> [TASK DATA]:
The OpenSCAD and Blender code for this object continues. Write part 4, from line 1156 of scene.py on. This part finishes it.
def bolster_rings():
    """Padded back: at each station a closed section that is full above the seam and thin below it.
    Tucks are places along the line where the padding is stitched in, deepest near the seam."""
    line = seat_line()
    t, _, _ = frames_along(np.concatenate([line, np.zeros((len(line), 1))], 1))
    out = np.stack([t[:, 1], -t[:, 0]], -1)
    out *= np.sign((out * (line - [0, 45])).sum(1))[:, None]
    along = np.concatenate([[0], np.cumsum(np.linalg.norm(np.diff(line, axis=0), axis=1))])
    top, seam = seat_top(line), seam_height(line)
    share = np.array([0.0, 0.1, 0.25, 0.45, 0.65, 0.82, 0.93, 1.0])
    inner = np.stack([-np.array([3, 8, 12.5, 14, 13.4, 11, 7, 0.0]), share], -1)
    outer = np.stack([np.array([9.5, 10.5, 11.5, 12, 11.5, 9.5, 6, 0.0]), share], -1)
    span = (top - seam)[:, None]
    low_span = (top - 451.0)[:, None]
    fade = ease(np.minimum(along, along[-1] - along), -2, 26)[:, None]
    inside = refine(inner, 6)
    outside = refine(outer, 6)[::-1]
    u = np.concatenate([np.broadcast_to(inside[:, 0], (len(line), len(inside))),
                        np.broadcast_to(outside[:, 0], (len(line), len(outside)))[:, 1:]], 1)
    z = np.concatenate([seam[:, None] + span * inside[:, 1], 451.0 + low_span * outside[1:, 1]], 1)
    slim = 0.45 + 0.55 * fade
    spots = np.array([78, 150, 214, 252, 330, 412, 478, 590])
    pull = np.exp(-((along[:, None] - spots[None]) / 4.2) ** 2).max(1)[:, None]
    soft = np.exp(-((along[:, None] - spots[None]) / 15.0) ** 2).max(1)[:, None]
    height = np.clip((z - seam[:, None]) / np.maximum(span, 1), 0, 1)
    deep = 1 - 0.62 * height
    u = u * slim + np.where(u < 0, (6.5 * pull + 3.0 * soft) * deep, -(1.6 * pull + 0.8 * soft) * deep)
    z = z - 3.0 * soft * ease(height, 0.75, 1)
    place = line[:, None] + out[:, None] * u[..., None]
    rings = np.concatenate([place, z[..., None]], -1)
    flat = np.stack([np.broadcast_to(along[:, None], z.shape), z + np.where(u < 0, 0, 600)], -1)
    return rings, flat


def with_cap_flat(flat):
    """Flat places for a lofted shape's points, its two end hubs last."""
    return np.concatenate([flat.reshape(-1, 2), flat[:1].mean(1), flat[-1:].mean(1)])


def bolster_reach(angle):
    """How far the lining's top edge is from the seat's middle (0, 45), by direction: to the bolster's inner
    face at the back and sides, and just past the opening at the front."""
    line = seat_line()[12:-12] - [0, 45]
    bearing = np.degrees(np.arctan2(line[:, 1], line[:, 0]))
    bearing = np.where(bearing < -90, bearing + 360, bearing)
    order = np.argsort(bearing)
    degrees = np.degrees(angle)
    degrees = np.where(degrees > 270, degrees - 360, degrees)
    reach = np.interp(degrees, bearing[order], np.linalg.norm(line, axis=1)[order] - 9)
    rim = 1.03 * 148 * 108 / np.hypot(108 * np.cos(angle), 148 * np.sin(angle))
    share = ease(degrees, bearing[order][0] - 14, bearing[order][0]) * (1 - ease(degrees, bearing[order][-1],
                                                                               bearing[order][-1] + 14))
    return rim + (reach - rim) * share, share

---

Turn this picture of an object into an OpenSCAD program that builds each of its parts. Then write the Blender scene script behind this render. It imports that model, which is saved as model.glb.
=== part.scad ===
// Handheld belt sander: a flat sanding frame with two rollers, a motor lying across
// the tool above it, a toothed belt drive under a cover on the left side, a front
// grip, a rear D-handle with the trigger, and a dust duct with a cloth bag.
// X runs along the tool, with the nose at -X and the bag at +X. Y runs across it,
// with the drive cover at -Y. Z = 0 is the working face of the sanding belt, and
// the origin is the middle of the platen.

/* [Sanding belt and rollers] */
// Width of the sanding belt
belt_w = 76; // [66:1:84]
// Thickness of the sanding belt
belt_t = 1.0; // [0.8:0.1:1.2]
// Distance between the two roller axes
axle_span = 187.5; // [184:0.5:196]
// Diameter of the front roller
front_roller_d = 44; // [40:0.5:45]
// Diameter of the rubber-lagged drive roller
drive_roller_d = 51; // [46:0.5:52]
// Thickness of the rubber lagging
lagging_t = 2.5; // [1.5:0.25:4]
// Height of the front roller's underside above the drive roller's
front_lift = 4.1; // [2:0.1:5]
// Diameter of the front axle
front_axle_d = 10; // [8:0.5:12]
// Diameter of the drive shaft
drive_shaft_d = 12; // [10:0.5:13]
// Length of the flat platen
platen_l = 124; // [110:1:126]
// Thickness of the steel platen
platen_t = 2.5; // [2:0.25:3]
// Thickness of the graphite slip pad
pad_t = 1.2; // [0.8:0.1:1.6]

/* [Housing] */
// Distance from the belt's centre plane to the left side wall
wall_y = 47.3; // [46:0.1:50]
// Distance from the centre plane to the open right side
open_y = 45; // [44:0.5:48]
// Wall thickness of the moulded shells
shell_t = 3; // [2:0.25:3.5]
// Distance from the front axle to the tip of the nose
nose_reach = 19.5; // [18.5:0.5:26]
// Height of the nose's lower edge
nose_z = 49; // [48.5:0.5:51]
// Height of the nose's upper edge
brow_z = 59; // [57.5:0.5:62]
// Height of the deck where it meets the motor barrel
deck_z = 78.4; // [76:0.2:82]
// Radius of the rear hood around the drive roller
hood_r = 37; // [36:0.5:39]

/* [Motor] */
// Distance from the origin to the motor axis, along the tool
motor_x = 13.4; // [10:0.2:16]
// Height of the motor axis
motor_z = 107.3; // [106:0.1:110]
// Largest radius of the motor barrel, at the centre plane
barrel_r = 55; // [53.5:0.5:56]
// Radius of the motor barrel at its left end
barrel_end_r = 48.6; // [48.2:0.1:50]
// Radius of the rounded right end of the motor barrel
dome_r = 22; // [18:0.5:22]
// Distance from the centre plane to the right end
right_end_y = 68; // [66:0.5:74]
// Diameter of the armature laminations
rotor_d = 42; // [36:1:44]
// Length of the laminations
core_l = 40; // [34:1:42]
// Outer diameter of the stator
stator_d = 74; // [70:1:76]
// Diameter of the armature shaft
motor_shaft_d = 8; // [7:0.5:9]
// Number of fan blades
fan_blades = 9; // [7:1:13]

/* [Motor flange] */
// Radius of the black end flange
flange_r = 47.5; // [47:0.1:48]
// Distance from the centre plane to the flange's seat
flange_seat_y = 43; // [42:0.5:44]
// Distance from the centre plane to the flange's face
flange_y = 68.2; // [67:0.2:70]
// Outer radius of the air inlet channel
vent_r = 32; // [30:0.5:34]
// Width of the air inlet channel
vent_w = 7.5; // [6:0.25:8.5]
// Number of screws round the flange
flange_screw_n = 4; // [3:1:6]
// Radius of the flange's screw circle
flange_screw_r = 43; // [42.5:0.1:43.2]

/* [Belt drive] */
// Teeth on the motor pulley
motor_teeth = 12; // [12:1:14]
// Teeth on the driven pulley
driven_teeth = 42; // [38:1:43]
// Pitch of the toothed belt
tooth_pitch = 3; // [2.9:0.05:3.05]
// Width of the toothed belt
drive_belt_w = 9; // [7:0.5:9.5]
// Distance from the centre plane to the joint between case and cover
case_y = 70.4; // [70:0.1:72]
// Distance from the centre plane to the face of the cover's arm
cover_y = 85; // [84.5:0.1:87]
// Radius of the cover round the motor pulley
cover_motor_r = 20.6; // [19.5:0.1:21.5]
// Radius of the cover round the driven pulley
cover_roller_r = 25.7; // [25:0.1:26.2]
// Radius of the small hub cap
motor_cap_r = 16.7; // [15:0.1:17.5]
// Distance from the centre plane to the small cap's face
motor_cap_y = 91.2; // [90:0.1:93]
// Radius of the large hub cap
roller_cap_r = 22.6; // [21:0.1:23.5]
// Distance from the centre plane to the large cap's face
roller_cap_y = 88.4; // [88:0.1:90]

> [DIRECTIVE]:
Only the number is wanted: how many lines in the entries above contain the word "object"?

> [ANSWER]:
2